## [Supplied data]
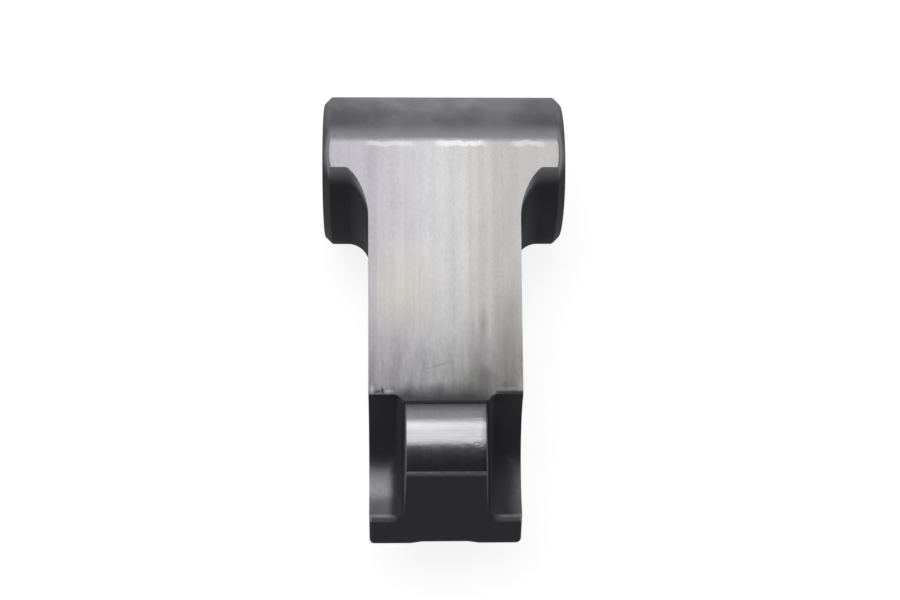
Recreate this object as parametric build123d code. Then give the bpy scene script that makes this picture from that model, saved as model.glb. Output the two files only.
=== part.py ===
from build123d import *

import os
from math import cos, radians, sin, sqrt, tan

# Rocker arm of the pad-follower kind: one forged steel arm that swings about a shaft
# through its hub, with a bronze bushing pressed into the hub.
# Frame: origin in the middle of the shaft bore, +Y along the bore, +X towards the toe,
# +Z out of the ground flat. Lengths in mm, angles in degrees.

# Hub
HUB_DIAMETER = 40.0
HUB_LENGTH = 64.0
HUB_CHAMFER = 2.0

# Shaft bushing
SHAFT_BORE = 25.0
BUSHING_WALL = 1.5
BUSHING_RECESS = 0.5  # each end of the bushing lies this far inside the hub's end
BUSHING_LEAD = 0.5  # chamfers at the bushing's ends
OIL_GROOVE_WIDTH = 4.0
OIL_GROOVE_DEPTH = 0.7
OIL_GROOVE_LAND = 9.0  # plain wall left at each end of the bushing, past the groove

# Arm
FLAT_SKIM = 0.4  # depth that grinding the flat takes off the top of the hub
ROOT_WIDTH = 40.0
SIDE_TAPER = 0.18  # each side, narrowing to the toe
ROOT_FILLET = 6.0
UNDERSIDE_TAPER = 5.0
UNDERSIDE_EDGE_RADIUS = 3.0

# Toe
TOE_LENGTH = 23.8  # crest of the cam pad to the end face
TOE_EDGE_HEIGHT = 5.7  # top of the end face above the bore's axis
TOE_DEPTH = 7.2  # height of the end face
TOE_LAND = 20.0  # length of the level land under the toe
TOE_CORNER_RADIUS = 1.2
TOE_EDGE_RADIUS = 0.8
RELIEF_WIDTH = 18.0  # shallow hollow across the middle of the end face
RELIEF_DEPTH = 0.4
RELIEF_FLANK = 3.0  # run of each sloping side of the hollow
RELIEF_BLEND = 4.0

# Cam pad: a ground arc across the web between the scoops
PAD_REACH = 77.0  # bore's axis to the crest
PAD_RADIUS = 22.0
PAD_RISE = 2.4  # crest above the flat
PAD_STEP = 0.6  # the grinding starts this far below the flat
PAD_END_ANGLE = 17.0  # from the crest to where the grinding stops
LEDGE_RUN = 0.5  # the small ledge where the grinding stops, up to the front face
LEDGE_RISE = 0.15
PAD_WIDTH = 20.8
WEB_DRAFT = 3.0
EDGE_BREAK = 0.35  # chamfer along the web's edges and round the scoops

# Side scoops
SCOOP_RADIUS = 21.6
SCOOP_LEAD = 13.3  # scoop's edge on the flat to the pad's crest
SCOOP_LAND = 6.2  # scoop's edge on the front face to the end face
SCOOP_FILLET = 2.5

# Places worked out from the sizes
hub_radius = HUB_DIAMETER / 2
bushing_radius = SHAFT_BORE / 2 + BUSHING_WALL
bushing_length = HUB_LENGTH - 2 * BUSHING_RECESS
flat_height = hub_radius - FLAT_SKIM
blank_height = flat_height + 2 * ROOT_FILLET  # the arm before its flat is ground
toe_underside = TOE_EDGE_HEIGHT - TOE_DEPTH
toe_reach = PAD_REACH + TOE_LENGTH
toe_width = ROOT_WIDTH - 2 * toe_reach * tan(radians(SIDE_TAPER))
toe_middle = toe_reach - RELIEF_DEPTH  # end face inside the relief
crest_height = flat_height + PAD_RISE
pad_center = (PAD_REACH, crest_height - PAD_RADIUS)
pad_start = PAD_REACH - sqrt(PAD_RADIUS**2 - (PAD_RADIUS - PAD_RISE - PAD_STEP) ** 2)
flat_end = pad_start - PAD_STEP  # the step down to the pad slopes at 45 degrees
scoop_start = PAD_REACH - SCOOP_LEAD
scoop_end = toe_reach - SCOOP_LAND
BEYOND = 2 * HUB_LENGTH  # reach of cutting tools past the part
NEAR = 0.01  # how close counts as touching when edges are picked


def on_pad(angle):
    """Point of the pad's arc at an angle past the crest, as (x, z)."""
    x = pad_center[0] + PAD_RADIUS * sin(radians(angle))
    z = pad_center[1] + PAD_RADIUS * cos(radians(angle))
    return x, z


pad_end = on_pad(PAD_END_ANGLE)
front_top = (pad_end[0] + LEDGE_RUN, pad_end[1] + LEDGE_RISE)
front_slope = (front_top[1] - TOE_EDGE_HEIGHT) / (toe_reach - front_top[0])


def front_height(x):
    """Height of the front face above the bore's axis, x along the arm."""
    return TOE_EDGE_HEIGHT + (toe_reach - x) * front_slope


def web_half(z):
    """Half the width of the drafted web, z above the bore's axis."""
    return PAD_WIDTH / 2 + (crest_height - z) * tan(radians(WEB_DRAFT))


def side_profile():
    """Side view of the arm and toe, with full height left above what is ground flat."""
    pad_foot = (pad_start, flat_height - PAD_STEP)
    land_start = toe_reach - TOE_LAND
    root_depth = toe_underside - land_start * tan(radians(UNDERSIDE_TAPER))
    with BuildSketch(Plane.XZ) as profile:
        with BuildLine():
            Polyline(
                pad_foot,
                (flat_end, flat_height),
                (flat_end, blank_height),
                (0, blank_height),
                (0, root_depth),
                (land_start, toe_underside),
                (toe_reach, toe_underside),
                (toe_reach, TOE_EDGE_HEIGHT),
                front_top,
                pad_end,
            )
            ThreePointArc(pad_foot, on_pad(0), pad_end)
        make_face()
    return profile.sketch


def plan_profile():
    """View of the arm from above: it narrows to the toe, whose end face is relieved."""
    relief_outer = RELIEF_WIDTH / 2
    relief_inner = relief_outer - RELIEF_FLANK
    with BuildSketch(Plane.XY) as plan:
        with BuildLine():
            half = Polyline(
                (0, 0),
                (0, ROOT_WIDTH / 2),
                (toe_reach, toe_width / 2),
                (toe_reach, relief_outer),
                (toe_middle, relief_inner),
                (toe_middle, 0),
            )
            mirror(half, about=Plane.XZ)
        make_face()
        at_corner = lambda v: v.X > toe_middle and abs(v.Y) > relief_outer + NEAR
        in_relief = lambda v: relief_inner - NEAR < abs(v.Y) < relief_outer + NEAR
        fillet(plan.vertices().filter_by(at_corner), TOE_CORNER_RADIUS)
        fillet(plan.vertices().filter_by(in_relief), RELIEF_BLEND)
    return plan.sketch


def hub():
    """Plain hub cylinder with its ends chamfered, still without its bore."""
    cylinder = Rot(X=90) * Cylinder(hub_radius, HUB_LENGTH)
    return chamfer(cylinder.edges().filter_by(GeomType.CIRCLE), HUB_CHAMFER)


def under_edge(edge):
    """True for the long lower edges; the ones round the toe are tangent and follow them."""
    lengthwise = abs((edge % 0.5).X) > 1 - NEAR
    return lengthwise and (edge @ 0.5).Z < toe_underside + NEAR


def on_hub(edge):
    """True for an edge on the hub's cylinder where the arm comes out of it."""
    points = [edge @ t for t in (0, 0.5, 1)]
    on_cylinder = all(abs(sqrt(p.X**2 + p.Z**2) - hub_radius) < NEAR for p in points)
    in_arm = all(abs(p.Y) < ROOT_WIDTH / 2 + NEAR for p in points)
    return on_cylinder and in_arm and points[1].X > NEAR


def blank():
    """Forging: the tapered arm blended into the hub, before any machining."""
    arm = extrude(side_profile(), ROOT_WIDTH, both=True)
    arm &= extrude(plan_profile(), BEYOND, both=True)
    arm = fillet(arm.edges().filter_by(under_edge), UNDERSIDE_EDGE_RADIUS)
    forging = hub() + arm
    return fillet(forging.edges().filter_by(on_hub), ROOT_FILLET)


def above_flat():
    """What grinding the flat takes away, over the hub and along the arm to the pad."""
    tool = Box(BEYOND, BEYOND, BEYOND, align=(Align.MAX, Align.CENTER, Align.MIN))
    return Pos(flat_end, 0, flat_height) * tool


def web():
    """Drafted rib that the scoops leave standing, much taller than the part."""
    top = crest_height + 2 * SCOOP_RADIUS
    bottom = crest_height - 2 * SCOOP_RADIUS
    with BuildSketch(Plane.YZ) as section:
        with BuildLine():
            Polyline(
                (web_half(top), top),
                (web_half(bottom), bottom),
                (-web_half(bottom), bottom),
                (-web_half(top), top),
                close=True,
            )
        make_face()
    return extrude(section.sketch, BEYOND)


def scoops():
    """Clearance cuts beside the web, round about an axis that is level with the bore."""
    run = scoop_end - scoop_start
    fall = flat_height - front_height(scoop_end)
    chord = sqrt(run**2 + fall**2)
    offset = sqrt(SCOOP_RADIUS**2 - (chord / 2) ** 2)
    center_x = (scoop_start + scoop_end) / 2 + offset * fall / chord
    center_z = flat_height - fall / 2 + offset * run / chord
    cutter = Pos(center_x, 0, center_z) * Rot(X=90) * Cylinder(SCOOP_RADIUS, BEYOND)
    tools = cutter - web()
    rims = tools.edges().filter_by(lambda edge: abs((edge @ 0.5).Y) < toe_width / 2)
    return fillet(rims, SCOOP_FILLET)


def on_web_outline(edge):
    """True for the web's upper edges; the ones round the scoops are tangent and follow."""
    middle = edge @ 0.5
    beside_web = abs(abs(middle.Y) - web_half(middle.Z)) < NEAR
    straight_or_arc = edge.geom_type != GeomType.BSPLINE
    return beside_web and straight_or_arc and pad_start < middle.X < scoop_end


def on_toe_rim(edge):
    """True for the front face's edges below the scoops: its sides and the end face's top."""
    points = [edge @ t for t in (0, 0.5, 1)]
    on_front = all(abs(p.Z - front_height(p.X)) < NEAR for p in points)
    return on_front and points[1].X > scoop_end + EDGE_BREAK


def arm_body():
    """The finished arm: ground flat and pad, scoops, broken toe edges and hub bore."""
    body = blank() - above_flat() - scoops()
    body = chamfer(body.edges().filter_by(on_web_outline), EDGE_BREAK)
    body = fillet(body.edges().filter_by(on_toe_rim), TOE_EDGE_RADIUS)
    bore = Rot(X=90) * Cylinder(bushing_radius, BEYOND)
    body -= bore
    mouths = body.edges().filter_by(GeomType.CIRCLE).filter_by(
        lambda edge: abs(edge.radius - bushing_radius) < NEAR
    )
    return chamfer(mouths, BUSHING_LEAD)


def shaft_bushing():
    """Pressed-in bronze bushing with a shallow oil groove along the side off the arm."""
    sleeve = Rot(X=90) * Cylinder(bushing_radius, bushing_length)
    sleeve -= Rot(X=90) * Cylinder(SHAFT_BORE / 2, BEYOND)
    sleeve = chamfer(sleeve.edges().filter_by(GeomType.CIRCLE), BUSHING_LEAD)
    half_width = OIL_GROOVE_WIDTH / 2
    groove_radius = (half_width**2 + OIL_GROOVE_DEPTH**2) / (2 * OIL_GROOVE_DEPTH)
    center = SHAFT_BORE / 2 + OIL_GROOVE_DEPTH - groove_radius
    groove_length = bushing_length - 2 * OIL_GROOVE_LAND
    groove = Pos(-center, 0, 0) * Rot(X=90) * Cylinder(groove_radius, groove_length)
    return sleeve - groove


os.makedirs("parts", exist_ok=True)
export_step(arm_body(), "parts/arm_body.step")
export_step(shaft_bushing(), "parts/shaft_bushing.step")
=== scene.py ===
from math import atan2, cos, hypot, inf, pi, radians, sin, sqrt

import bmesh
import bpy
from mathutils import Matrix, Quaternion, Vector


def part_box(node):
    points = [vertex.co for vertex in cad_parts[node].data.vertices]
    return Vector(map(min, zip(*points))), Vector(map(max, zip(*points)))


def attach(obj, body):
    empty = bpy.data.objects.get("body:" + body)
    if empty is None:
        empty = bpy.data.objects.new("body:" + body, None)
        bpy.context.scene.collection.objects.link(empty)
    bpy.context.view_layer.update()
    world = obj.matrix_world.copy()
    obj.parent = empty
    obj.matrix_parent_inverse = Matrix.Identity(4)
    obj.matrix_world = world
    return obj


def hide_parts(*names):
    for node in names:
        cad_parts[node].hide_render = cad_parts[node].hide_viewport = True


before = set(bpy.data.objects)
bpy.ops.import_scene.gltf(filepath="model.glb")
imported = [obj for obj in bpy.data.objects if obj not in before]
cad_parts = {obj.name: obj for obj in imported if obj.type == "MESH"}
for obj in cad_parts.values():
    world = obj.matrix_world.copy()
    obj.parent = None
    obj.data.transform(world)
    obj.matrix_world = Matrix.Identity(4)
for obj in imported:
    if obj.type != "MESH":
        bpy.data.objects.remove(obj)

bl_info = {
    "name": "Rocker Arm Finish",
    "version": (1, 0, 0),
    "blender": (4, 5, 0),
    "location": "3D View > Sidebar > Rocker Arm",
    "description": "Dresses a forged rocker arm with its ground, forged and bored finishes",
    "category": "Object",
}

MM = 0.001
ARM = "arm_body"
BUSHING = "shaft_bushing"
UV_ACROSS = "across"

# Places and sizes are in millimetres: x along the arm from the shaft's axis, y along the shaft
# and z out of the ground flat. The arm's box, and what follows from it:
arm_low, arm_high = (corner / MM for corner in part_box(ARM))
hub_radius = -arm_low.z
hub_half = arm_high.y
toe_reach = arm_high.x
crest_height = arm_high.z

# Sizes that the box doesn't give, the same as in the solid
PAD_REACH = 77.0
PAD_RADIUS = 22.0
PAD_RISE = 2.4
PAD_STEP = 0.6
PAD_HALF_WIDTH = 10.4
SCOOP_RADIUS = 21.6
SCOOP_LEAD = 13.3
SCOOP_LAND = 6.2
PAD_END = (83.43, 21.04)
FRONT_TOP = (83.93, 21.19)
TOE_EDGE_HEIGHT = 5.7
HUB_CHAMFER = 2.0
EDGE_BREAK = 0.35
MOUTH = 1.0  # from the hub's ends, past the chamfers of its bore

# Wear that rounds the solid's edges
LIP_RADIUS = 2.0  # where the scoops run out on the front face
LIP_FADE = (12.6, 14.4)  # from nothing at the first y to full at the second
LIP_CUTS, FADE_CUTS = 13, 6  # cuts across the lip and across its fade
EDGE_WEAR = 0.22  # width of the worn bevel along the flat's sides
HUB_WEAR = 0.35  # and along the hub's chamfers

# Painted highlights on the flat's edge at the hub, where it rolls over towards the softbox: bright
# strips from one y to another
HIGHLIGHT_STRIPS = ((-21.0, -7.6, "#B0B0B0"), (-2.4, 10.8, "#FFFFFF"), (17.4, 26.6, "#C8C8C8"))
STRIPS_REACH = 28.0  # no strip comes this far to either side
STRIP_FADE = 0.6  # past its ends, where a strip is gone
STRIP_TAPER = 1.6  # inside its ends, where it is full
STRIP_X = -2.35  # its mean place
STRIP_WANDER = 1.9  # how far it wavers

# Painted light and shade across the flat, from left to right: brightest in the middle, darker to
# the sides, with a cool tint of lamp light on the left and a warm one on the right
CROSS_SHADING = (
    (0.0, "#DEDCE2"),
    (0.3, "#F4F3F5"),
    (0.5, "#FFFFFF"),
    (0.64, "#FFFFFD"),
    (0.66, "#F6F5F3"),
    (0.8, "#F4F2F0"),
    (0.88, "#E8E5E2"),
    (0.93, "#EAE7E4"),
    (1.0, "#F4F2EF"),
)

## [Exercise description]
Each line from the one holding "bpy.context.scene.collection.objects.link(empty)" to the one holding "bpy.data.objects.remove(obj)", those two included, is to be transcribed exactly, and no other line.

## [Answer]
        bpy.context.scene.collection.objects.link(empty)
    bpy.context.view_layer.update()
    world = obj.matrix_world.copy()
    obj.parent = empty
    obj.matrix_parent_inverse = Matrix.Identity(4)
    obj.matrix_world = world
    return obj


def hide_parts(*names):
    for node in names:
        cad_parts[node].hide_render = cad_parts[node].hide_viewport = True


before = set(bpy.data.objects)
bpy.ops.import_scene.gltf(filepath="model.glb")
imported = [obj for obj in bpy.data.objects if obj not in before]
cad_parts = {obj.name: obj for obj in imported if obj.type == "MESH"}
for obj in cad_parts.values():
    world = obj.matrix_world.copy()
    obj.parent = None
    obj.data.transform(world)
    obj.matrix_world = Matrix.Identity(4)
for obj in imported:
    if obj.type != "MESH":
        bpy.data.objects.remove(obj)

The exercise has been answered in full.